__Stored data__.
※
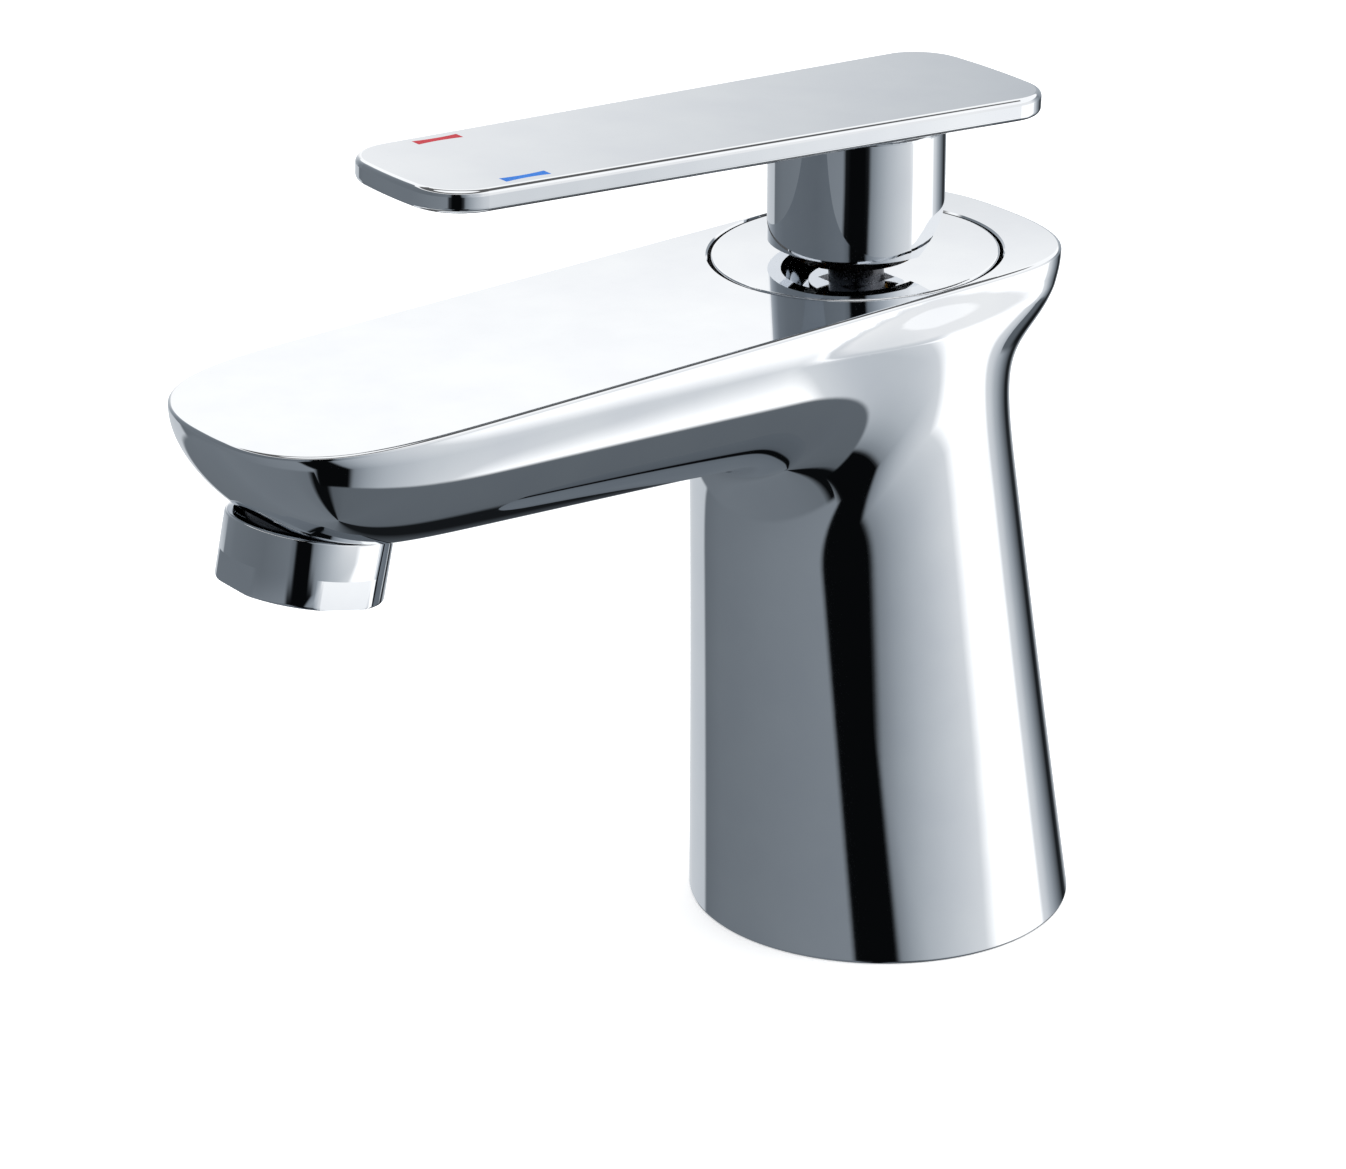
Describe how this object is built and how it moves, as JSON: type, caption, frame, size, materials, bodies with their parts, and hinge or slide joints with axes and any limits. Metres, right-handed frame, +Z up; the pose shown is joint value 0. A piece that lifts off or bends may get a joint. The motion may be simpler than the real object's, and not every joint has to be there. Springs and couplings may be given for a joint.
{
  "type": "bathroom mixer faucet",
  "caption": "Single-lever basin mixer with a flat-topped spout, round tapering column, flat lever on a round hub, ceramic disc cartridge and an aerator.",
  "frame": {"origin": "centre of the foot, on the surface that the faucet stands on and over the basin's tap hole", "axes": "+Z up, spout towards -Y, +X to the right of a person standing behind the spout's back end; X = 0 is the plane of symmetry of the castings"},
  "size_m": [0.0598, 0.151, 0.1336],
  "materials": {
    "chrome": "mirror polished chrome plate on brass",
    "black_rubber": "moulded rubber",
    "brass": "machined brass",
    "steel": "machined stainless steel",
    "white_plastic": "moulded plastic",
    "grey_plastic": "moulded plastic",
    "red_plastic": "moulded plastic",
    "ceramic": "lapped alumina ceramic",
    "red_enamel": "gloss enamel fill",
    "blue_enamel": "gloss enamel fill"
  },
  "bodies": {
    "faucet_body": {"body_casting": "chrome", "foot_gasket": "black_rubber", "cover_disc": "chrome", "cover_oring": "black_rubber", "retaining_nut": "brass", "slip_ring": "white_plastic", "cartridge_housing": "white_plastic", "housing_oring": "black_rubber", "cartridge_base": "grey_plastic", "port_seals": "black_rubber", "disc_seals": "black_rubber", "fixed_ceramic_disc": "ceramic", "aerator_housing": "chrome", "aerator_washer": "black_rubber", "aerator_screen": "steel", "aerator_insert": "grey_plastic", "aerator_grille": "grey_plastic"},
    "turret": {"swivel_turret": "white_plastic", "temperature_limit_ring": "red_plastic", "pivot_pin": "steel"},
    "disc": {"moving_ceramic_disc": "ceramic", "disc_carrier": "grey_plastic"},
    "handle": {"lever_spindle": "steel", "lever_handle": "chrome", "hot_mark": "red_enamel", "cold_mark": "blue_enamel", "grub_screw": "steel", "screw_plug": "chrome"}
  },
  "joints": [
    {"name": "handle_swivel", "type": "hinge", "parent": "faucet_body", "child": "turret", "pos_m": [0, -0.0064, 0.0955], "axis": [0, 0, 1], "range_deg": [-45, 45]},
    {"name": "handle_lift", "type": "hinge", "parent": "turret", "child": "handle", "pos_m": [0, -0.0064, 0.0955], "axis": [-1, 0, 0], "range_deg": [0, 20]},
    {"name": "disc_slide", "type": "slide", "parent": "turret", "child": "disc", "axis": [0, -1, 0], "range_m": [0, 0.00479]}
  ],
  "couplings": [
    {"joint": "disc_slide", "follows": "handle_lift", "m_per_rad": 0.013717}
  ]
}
※
__Given request__. Track down the lines that include the word "with" and copy them.

__Final answer__.
Describe how this object is built and how it moves, as JSON: type, caption, frame, size, materials, bodies with their parts, and hinge or slide joints with axes and any limits. Metres, right-handed frame, +Z up; the pose shown is joint value 0. A piece that lifts off or bends may get a joint. The motion may be simpler than the real object's, and not every joint has to be there. Springs and couplings may be given for a joint.
  "caption": "Single-lever basin mixer with a flat-topped spout, round tapering column, flat lever on a round hub, ceramic disc cartridge and an aerator.",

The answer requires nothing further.